The two fan service-crazy shows highlighted a relatively weak crop of licenses from FUNi, including Nitro+ visual novel adaptation Chaos;HEAd, the post-apocalyptic high-school hybrid Koukaku no Regios, sci-fi Rideback, and former Geneon title GUNxSWORD. Most of those titles fall under the “No matter how hard I tried to like them, I just couldn’t” category for me, so I just can’t get excited for this announcement.
It’s kind of a slow news week, so here’s a look at a shameless Japanese game that has sold far more games than it has any right to. No, it’s not Record of Agarest War, though it’s very close, spiritually. It’s Nuga-Cel!, the cosplay SRPG where costumes are power and the character designs are by Kei, best known for designing Hatsune Miku.

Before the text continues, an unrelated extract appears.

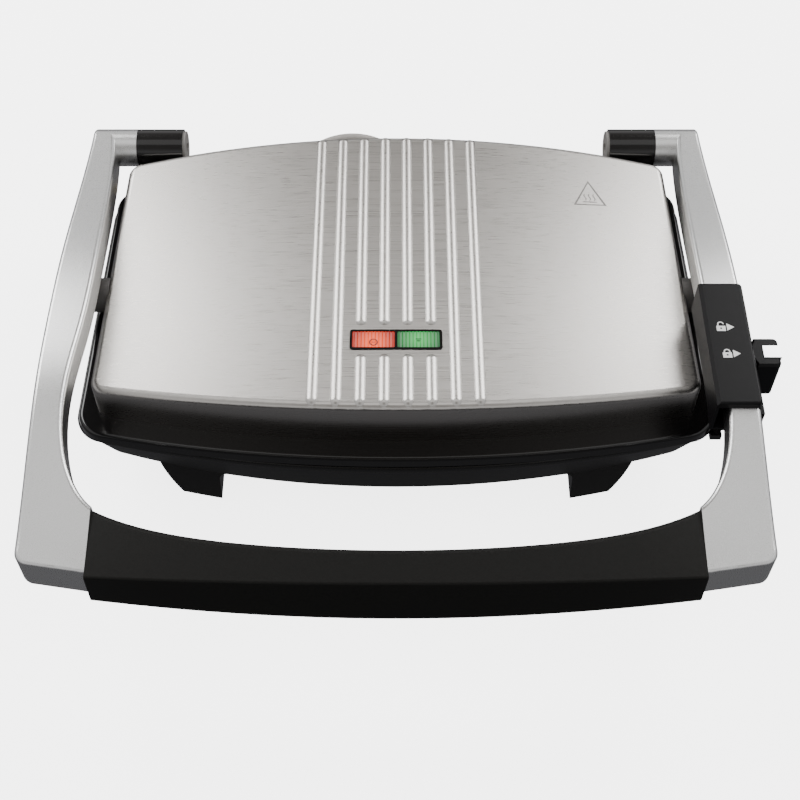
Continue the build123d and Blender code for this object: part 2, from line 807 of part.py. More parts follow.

Nuga-Cel! is ostensibly short for “Nurture Garment Celebration,” but it’s really a pun on the Japanese verb nugaseru, which means “take it off.” So, in fine pandering tradition, the more damage your characters take, the less clothing they wear. The CGs on the page for the PSP sequel, Motto Nuga-Cel! (“Take off more!”), are full of not-quite-work-save images, so I’ll just link the page and let you discover its dubious pleasures on your own.
Sometimes it amazes me that games like Nuga-Cel! and Record of Agarest War have a place in a market where, if you just go into the basement of the game store, you have plenty of games that don’t bother with the pretense of cleanliness and go all the way through to the other side of the 18+ barrier and probably have better stories anyway.
But who knows what goes on in the heads of Japanese gamers – maybe they just want to see naked characters as designed by the guy who drew the Vocaloids.
Well, this is definitely out of the ordinary: it turns out that the Anime Network isn’t the only outlet for the simulcast of Ichiban Ushiro no Daimao! Crunchyroll announced today that it will also be streaming the high school fantasy/comedy. I wouldn’t go so far as to say this is unprecedented, but it’s interesting to see the same show licensed for the same medium by two different companies.